Cultivation caused its distribution to expand into areas otherwise beyond its natural habitats.
“The 8th/early 7th millennium site of Tel Tsaf is significant not only because of its large size but also because of the presence of storage silos on a scale not previously unearthed in the Proto-historic Near East,” said Tel Aviv University’s Dr. Dafna Langgut and Hebrew University’s Professor Yosef Garfinkel.
“The material culture of the site is remarkably rich compared to contemporary sites in the region.”
The charcoal assemblage of Tel Tsaf provides the earliest evidence of olive cultivation outside its natural distribution.
It also offers evidence for early cultivation of common fig, both dated to 7,000 years before present.
“Trees, even when burned down to charcoal, can be identified by their anatomic structure,” Dr. Langgut said.
“Wood was the ‘plastic’ of the ancient world. It was used for construction, for making tools and furniture, and as a source of energy.”
“That’s why identifying tree remnants found at archaeological sites, such as charcoal from hearths, is a key to understanding what kinds of trees grew in the natural environment at the time, and when humans began to cultivate fruit trees.”
“Tel Tsaf was a large prehistoric village in the middle Jordan Valley south of Beit She’an, inhabited between 7,200 and 6,700 years ago,” Professor Garfinkel said.
“Large houses with courtyards were discovered at the site, each with several granaries for storing crops.”
“Storage capacities were up to 20 times greater than any single family’s calorie consumption, so clearly these were caches for storing great wealth.”
“The wealth of the village was manifested in the production of elaborate pottery, painted with remarkable skill.”
“In addition, we found articles brought from afar: pottery of the Ubaid culture from Mesopotamia, obsidian from Anatolia, a copper awl from the Caucasus, and more.”
The researchers hypothesize that established horticulture contributed to more elaborate social contracts and institutions since olive oil, table olives, and dry figs were highly suitable for long-distance trade and taxation.
“The domestication of fruit trees is a process that takes many years, and therefore befits a society of plenty, rather than one that struggles to survive,” Dr. Langgut said.
“Trees give fruit only 3-4 years after being planted. Since groves of fruit trees require a substantial initial investment, and then live on for a long time, they have great economic and social significance in terms of owning land and bequeathing it to future generations — procedures suggesting the beginnings of a complex society.”

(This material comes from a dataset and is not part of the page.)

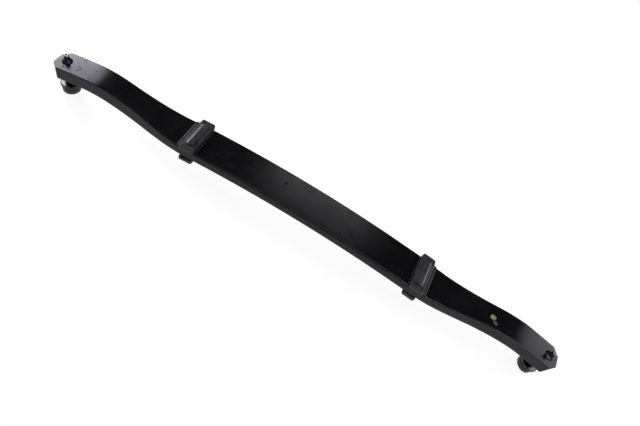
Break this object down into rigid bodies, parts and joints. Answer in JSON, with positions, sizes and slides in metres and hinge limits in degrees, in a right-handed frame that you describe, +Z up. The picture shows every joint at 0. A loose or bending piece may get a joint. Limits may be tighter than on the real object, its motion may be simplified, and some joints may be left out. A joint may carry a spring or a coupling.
{
  "type": "transverse leaf spring",
  "caption": "Transverse composite leaf spring with rubber centre mounts clamped above and below the leaf and a studded, swivelling rubber foot under each end.",
  "frame": {"origin": "midway between the two feet and across the leaf's width, on the surface that the feet stand on", "axes": "+X along the leaf towards its right end, +Y across its width, +Z up out of the leaf's top face"},
  "size_m": [1.244, 0.0956, 0.0995],
  "materials": {
    "leaf_paint": "gloss black paint over glass-fibre composite",
    "pad_rubber": "matt moulded rubber",
    "foot_rubber": "matt moulded rubber",
    "insert_steel": "plain steel",
    "stud_zinc": "bright zinc plate",
    "plate_zinc": "bright zinc plate",
    "clip_black": "black phosphated steel"
  },
  "bodies": {
    "mid_span": {"leaf_centre": "leaf_paint", "left_upper_pad": "pad_rubber", "right_upper_pad": "pad_rubber", "left_lower_pad": "pad_rubber", "right_lower_pad": "pad_rubber", "left_upper_insert": "insert_steel", "right_upper_insert": "insert_steel", "left_lower_insert": "insert_steel", "right_lower_insert": "insert_steel"},
    "left_arm": {"left_leaf_arm": "leaf_paint", "left_stud": "stud_zinc", "left_sleeve": "insert_steel", "left_clip": "clip_black", "left_spacer": "clip_black"},
    "left_swivel_foot": {"left_foot": "foot_rubber", "left_foot_cup": "insert_steel", "left_foot_plate": "plate_zinc"},
    "right_arm": {"right_leaf_arm": "leaf_paint", "right_stud": "stud_zinc", "right_sleeve": "insert_steel", "right_clip": "clip_black", "right_spacer": "clip_black"},
    "right_swivel_foot": {"right_foot": "foot_rubber", "right_foot_cup": "insert_steel", "right_foot_plate": "plate_zinc"}
  },
  "joints": [
    {"name": "left_arm_flex", "type": "hinge", "parent": "mid_span", "child": "left_arm", "pos_m": [-0.288, 0, 0.07259], "axis": [0, 1, 0], "range_deg": [-3, 13], "stiffness_Nm_per_rad": 7500},
    {"name": "left_foot_tilt", "type": "hinge", "parent": "left_arm", "child": "left_swivel_foot", "pos_m": [-0.5853, 0, 0.02027], "axis": [0, 1, 0], "range_deg": [-8, 8], "stiffness_Nm_per_rad": 40},
    {"name": "right_arm_flex", "type": "hinge", "parent": "mid_span", "child": "right_arm", "pos_m": [0.288, 0, 0.07259], "axis": [0, -1, 0], "range_deg": [-3, 13], "stiffness_Nm_per_rad": 7500},
    {"name": "right_foot_tilt", "type": "hinge", "parent": "right_arm", "child": "right_swivel_foot", "pos_m": [0.5853, 0, 0.02027], "axis": [0, -1, 0], "range_deg": [-8, 8], "stiffness_Nm_per_rad": 40}
  ]
}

“Moreover, it’s quite possible that the residents of Tel Tsaf traded in products derived from the fruit trees, such as olives, olive oil, and dried figs, which have a long shelf life.”
“Such products may have enabled long-distance trade that led to the accumulation of material wealth, and possibly even taxation — initial steps in turning the locals into a society with a socio-economic hierarchy supported by an administrative system.”
The team’s paper appears in the journal Scientific Reports.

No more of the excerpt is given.